それではとさっそくその軍馬を捕獲すべく草原に出て見ると、なるほどたくさんの軍馬がいる。私は何年も馬などかまったことがないので(「扱ったことがないので」という意味の方言)、そろそろと声を掛けながら群れの一団に近づいた。逃げるかと思ったら逆に人恋しさか近づいて来る。声をかけると嬉しそうに顔を肩に寄せてくる。簡単に三頭の馬を捕らえて村長の家へ連れ帰った。その時の村長は大喜び。シェシェ
の連発。大変なものだった。さっそく
「日本馬の飼い方を教えて呉れ」 と言われた。多少牛馬の飼い方の心得もあったのでいろいろと教えて帰った。
こんな日々が続いていた。
その間、例の老婦人の話をどうするか考えていた。
九月に入ったらソ聯兵がやってきた。M七〇戦車も入ってきた。キャタピラの高さなど私の身長よりも高い。とにかく大きな戦車だ。こんな大きな戦車は初めて見る。蛸壺を掘って爆雷を持ちこんな戦車に肉薄攻撃することを一生懸命に訓練したのかと思うと無知としかいいようがない。
一緒に来たソ聯兵は皆若い兵隊だ。その中の二、三人は東洋系ではない。長い銃身の銃を持っている。どうも狙撃兵らしい。それが自慢らしく、さかんに物を撃ってみせる。身振り手振りで吾々と射撃の競争をやろうと言っているようだった。そこでそこらに散在する缶詰の空き缶を標的にやってみると、なるほど彼らは実に上手なのである。その腕に驚いた。三階くらいの屋上のスズメでも射落とせると自慢を言って帰った。
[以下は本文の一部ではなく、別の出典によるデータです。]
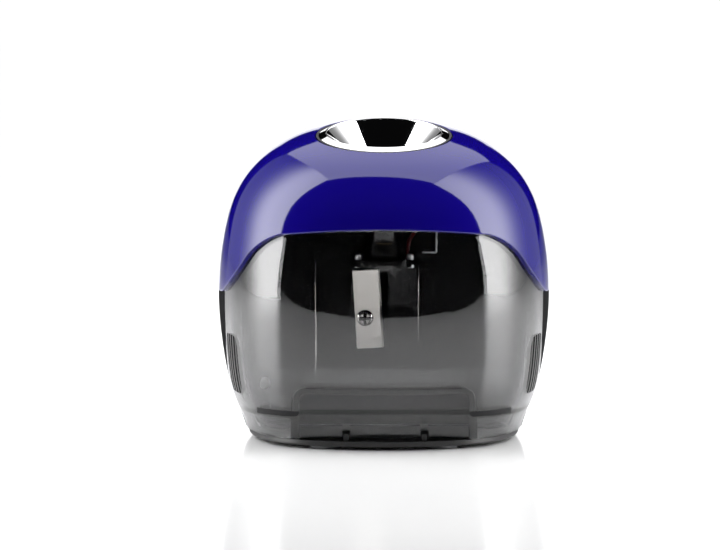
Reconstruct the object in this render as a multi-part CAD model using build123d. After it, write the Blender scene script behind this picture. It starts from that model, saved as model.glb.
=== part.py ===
from build123d import *
from math import atan2, cos, degrees, hypot, pi, radians, sin, sqrt, tan
import os

os.makedirs("parts", exist_ok=True)

# Battery pencil sharpener, in millimetres. Origin on the table under the middle of the body,
# +Z up, front (shavings bin) towards -Y, +X to the right seen from the front.

# ---------------------------------------------------------------- driving dimensions
BODY_STATIONS = [  # (height, half width) of the moulded body, from the base line to the dish rim
    (2.6, 41.0), (11.0, 44.1), (21.0, 46.8), (31.0, 48.3), (41.0, 49.0), (52.0, 48.6),
    (62.0, 47.1), (70.0, 44.9), (77.5, 40.9), (83.3, 35.3), (87.4, 28.8), (90.2, 20.4),
]
SQUARENESS = 0.39         # how far the side arcs' centres lie past the axis, over the half width
LEAN_START = 50.0         # height above which the sections lean forward
RIM_HEIGHT = 90.2         # centre of the dish rim
RIM_SHIFT = -7.0          # the rim's centre lies forward of the base's centre
RIM_LEAN = 8.5            # degrees the rim leans forward
WALL = 2.2                # moulded wall of the housings
BIN_WALL = 2.0
VISOR_INSET = 1.4         # the bin's visor sits this far inside the body surface
GAP = 0.4                 # parting gap between mouldings

PARTING_Z = 43.3          # lower edge of the dome at the sides and the back
ARCH_TOP = 66.4           # highest point of the arch over the visor
ARCH_SHOULDER = (31.0, 64.1)
ARCH_BEND = (36.8, 60.9)
ARCH_FLANK = (41.0, 56.3)
ARCH_FOOT = (47.6, 45.2)
ARCH_TOE = (50.6, 43.3)

BASE_BOTTOM = 1.0
BASE_TOP = 2.6
BASE_HALF = 39.9
FOOT_R = 4.8
FOOT_POCKET = 0.5
FOOT_SPOTS = [(17.0, -31.0), (-17.0, -31.0), (24.0, 29.0), (-24.0, 29.0)]

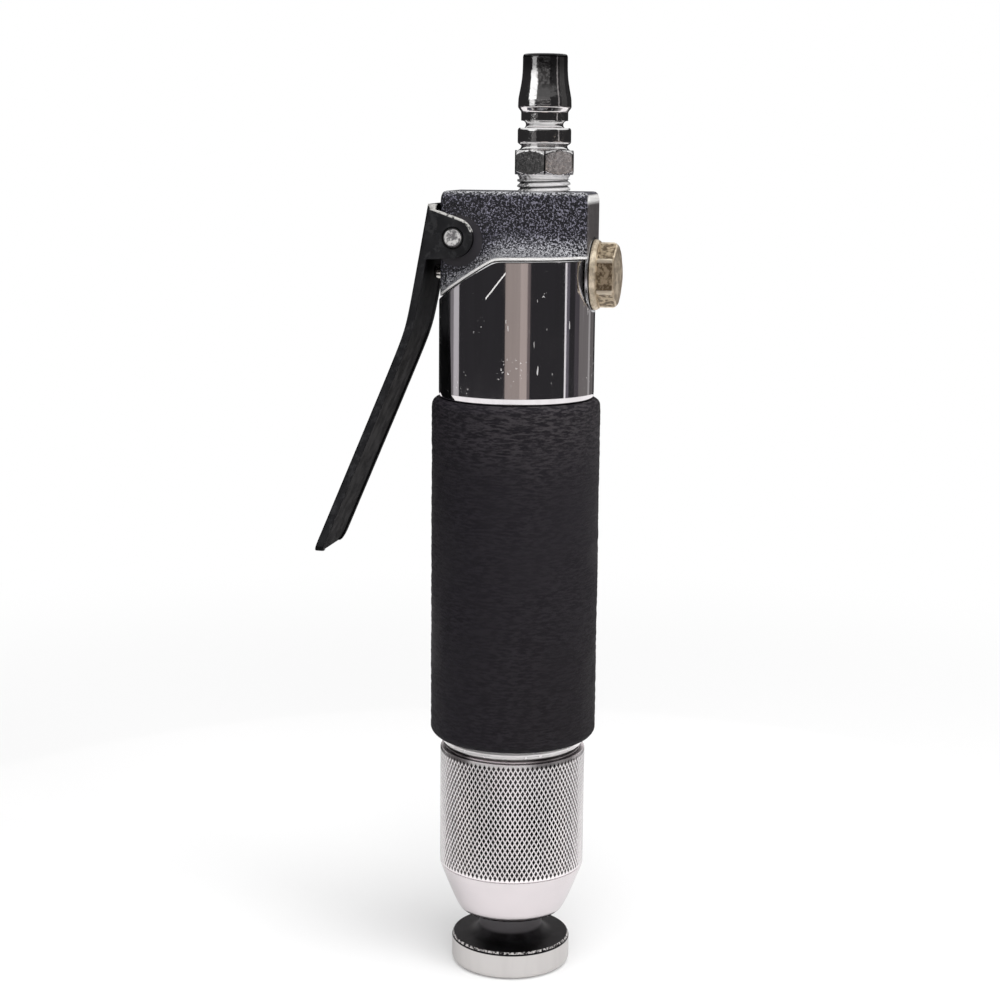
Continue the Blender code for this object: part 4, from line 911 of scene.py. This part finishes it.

(ちなみに軍隊では小銃は単弾で、散弾ではない。)
九月九日、ソ聯軍より日本軍は奉天市内の旧満鉄社員研修所(満人社員用)に集合するように命ぜられた。本体はさっそくに研修所へと向かったが、私たち五名(司令部で作戦事務室にいた堀込曹長を長として)ばかりは後始末を命ぜられて残留した。
いよいよ好機到来と逃げることを考えた。翌日午後、軍服姿の下士官が一人ずぶぬれで私たちのところへ助けを求めて来た。様子を聞くと、彼は元開拓団にいたが根こそぎ動員で哈尓浜の部隊へ召集されたらしい。中国語も話せるので哈尓浜から逃げ、鉄道添いに歩いて来た。奉天市内に入ろうとしたが満人に狙われ入ることができず、昨日も今日も満人に追われながら沼地を必死で逃げて来た。ざっとこういう話であった。
満洲に十年以上もいて、言葉も通じるこの人がこんな状態では、吾々もとうてい逃げ切れないのではないかと不安がたかまってきた。彼も思ったよりは満人の態度が厳しいので逃亡は断念した。一緒に連れていって欲しいと、吾々に頼み込んだ。
そこで私も逃げ出すのを断念して、九月十一日残留者数名と一緒に部隊を追って研修所へと入った。
結局、例の老婦人の好意は無視する結果となった。やはり一人となると心細い感があったし、またその前に数人で脱走した隊の者が逃げ切れずに附近をさ迷い、隊に帰ることもできず隠れ歩いていたという情報もあった。それに最終的に日本へ帰ることも考え、国府側の職についたらどうなるかということも先が見えない状況では決断することができなかった。
兎にも角にも集団でいることが一番安全であった。